#### SUPPLIED INFORMATION

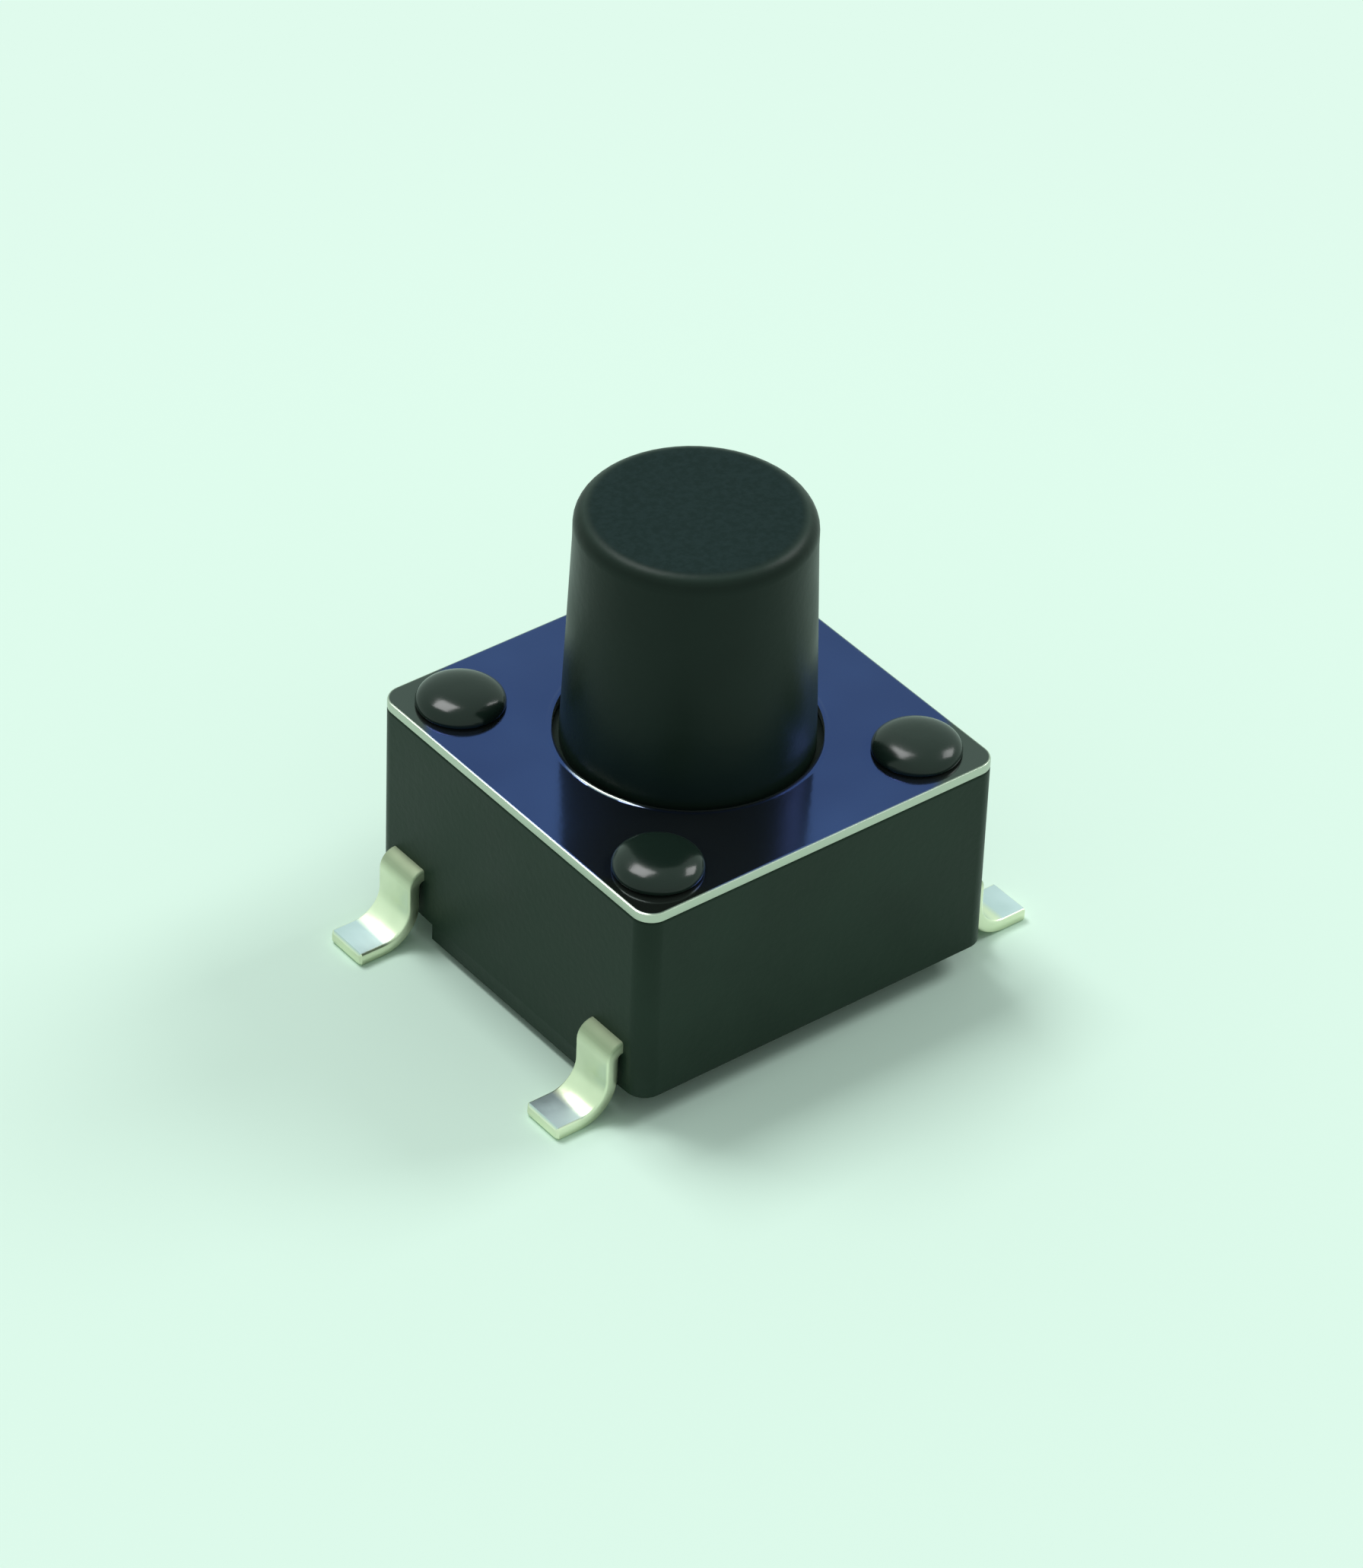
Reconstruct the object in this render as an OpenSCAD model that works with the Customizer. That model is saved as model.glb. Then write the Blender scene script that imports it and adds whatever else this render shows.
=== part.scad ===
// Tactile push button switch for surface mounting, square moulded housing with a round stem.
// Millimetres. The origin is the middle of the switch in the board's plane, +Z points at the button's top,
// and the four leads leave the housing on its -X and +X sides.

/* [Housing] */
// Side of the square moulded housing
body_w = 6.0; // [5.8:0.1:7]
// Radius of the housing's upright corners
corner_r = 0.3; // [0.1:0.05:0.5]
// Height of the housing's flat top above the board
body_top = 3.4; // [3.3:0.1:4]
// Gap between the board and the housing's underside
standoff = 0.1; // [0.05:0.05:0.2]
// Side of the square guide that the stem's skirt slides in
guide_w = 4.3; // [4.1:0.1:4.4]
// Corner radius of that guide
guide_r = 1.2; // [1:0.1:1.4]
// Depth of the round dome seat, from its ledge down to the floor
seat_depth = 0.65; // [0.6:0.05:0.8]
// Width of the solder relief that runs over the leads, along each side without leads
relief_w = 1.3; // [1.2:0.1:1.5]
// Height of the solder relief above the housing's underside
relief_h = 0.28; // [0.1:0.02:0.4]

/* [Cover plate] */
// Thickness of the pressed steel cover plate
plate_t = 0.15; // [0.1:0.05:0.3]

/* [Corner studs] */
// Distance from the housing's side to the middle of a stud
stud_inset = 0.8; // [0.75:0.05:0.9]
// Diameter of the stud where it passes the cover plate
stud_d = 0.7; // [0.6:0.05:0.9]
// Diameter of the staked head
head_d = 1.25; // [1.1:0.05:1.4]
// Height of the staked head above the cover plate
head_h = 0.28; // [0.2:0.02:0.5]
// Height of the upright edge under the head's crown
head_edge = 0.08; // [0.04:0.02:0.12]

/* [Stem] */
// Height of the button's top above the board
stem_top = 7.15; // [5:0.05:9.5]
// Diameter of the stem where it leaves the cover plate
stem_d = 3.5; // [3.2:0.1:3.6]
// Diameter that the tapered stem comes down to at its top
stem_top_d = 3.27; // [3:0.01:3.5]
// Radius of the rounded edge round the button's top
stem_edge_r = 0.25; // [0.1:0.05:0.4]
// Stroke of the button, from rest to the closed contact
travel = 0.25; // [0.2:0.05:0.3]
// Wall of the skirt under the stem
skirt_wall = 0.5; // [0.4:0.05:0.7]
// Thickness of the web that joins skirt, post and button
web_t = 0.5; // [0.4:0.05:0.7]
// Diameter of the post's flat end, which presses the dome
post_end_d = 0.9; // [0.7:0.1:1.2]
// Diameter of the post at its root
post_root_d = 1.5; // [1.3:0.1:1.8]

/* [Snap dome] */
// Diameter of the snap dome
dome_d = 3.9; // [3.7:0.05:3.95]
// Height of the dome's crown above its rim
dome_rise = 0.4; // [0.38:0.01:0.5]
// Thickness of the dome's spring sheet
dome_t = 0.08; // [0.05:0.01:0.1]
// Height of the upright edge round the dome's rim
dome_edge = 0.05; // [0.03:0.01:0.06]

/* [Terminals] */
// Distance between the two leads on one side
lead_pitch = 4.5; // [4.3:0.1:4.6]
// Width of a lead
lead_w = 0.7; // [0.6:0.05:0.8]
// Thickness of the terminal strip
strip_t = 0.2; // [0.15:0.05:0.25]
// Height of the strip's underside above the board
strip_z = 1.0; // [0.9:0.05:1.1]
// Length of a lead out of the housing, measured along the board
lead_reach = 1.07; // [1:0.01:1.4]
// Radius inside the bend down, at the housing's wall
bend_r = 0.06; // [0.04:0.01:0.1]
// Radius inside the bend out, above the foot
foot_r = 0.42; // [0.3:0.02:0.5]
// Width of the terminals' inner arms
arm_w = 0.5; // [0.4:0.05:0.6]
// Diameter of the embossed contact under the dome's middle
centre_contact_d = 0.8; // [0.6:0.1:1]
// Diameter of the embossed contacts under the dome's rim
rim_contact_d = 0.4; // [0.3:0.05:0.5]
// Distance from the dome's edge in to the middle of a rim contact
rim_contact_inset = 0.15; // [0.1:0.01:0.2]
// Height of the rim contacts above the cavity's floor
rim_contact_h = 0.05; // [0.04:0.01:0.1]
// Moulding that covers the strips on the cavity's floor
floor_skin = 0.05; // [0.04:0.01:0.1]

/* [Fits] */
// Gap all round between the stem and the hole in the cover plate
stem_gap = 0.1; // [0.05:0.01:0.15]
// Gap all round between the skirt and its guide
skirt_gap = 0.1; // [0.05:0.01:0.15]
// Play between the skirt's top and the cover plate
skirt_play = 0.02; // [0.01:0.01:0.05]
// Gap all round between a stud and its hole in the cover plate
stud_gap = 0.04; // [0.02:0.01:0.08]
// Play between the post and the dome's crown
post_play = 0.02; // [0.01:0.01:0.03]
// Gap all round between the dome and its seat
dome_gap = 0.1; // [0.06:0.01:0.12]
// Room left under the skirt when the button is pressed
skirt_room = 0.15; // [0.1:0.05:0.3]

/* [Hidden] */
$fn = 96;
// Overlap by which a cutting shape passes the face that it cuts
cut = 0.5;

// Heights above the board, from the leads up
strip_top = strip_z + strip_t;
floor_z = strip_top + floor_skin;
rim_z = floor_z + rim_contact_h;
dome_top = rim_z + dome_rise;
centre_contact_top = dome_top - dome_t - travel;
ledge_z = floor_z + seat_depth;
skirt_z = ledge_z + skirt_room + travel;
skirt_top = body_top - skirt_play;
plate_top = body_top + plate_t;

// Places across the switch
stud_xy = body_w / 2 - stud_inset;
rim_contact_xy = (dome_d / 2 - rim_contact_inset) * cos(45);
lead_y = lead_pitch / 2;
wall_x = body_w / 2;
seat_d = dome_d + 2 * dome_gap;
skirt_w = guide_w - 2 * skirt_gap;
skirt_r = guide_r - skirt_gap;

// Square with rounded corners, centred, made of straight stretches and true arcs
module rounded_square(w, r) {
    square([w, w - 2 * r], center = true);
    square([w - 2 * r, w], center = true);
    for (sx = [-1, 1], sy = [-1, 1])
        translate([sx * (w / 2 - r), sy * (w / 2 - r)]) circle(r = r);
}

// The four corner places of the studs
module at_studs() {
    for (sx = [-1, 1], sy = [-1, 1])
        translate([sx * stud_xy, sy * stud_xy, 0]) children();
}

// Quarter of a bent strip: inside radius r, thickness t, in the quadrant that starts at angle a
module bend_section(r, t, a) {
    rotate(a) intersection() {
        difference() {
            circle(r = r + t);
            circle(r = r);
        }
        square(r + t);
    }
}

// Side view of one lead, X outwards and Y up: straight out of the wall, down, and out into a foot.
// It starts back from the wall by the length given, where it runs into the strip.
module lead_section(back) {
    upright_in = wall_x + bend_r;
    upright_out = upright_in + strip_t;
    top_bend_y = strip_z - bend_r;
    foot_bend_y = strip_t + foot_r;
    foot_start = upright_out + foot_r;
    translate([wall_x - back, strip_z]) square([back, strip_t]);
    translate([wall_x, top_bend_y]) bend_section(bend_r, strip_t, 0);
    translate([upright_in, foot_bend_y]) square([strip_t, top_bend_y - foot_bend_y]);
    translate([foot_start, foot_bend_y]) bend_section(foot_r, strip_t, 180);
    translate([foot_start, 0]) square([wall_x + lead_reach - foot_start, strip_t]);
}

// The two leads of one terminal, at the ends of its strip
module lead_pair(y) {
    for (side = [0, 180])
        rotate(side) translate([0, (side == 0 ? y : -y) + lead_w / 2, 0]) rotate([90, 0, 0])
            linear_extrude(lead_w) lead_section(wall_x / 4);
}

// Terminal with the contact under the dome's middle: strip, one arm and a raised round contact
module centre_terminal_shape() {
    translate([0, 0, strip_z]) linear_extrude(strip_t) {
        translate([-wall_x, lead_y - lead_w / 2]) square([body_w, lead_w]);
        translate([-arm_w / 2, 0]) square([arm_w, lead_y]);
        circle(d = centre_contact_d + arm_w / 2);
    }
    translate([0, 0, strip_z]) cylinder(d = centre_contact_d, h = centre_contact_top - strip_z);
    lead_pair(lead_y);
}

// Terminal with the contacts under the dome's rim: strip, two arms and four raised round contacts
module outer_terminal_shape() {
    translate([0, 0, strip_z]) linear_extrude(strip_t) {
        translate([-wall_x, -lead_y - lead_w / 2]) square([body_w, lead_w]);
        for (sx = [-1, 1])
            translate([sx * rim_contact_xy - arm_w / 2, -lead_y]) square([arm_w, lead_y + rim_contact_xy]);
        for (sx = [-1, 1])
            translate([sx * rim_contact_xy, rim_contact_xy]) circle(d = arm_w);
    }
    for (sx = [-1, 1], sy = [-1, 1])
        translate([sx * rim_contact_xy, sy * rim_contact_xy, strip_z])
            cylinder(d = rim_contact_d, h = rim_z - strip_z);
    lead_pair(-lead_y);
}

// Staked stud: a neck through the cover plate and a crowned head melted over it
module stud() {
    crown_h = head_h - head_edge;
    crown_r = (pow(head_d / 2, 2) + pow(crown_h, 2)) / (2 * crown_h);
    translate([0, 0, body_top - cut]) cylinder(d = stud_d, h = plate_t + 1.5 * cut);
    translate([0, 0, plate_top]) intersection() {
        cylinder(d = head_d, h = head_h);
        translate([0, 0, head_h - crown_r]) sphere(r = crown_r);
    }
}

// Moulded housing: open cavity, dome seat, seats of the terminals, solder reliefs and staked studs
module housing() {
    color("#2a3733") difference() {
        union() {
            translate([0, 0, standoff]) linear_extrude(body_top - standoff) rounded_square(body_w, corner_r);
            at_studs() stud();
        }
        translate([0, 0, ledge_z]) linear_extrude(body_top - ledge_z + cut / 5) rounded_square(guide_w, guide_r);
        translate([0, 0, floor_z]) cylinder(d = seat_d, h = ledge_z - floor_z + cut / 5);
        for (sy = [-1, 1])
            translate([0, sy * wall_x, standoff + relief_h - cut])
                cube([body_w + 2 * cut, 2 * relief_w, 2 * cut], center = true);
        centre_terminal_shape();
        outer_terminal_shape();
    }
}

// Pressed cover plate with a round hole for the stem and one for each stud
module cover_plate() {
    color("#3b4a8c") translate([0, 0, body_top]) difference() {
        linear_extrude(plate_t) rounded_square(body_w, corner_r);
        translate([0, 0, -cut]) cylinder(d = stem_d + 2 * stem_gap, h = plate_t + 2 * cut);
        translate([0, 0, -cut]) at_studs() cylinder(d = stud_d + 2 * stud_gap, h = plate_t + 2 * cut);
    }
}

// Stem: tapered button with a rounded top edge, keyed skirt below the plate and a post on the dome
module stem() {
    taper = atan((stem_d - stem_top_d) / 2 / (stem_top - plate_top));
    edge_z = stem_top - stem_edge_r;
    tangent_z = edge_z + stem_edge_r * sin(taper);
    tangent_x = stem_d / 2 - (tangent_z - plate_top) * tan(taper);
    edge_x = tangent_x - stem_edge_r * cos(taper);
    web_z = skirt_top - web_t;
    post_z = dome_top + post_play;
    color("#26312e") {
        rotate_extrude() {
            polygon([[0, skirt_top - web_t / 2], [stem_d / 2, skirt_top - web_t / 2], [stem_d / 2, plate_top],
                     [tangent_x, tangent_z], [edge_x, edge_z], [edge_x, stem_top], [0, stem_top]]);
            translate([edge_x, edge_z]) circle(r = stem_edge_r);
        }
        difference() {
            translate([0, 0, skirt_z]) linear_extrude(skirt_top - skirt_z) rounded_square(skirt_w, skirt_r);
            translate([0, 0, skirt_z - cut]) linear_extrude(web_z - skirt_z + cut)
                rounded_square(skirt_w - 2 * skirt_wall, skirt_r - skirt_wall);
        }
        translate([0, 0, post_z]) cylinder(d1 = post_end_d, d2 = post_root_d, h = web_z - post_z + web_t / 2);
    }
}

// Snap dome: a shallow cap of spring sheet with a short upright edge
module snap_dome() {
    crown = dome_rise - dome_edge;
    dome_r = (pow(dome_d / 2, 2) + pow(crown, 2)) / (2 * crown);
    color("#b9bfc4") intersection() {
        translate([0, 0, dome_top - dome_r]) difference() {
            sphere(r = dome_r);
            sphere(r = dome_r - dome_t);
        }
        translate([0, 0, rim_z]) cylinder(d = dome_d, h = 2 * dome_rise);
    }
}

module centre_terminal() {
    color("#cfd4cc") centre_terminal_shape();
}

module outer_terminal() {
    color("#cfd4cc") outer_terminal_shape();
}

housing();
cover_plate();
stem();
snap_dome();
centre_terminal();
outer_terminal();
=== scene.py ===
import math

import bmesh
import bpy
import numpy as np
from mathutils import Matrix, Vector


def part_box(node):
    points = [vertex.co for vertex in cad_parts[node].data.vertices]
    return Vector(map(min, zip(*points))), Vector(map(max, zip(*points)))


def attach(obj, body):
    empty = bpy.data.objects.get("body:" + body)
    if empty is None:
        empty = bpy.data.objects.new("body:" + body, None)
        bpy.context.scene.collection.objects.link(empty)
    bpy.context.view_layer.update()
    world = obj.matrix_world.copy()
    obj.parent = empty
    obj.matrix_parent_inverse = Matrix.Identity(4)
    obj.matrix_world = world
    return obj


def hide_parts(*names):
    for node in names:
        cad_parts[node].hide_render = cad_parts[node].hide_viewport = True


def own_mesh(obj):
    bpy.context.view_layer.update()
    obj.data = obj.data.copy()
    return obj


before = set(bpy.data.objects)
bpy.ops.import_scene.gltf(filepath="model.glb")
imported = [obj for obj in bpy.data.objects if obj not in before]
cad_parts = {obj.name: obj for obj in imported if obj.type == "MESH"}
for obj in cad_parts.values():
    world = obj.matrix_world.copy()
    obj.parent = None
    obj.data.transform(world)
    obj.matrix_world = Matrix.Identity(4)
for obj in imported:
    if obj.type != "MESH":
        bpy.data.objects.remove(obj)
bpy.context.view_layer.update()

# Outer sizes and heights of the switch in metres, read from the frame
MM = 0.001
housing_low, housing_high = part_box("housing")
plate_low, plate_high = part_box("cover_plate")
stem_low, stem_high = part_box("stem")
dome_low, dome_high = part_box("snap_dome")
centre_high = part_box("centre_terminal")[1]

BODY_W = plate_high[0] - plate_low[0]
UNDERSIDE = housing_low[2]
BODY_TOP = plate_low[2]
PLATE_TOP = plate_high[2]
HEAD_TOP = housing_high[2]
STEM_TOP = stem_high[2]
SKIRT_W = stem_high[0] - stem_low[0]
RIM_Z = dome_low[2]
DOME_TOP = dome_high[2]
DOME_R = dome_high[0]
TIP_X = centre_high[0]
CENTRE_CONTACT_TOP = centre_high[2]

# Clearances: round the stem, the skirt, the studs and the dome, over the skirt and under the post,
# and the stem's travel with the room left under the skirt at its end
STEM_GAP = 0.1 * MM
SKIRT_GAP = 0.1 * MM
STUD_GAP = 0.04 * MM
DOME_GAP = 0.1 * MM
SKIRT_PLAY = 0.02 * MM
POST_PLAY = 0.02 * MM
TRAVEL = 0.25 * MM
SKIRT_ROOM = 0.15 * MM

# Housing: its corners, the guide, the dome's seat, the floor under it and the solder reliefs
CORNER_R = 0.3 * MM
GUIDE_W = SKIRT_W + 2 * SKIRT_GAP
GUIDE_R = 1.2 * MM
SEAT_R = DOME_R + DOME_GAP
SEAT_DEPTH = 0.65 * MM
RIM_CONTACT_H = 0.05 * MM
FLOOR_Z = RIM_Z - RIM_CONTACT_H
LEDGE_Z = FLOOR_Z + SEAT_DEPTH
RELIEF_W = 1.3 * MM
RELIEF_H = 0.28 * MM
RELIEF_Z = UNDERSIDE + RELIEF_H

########

> BRIEF
Everything from the line with "short upright edge" through the line with "obj.parent = empty", both ends included, should be repeated exactly; nothing else should appear.

> COMPLETE OUTPUT
// Snap dome: a shallow cap of spring sheet with a short upright edge
module snap_dome() {
    crown = dome_rise - dome_edge;
    dome_r = (pow(dome_d / 2, 2) + pow(crown, 2)) / (2 * crown);
    color("#b9bfc4") intersection() {
        translate([0, 0, dome_top - dome_r]) difference() {
            sphere(r = dome_r);
            sphere(r = dome_r - dome_t);
        }
        translate([0, 0, rim_z]) cylinder(d = dome_d, h = 2 * dome_rise);
    }
}

module centre_terminal() {
    color("#cfd4cc") centre_terminal_shape();
}

module outer_terminal() {
    color("#cfd4cc") outer_terminal_shape();
}

housing();
cover_plate();
stem();
snap_dome();
centre_terminal();
outer_terminal();
=== scene.py ===
import math

import bmesh
import bpy
import numpy as np
from mathutils import Matrix, Vector


def part_box(node):
    points = [vertex.co for vertex in cad_parts[node].data.vertices]
    return Vector(map(min, zip(*points))), Vector(map(max, zip(*points)))


def attach(obj, body):
    empty = bpy.data.objects.get("body:" + body)
    if empty is None:
        empty = bpy.data.objects.new("body:" + body, None)
        bpy.context.scene.collection.objects.link(empty)
    bpy.context.view_layer.update()
    world = obj.matrix_world.copy()
    obj.parent = empty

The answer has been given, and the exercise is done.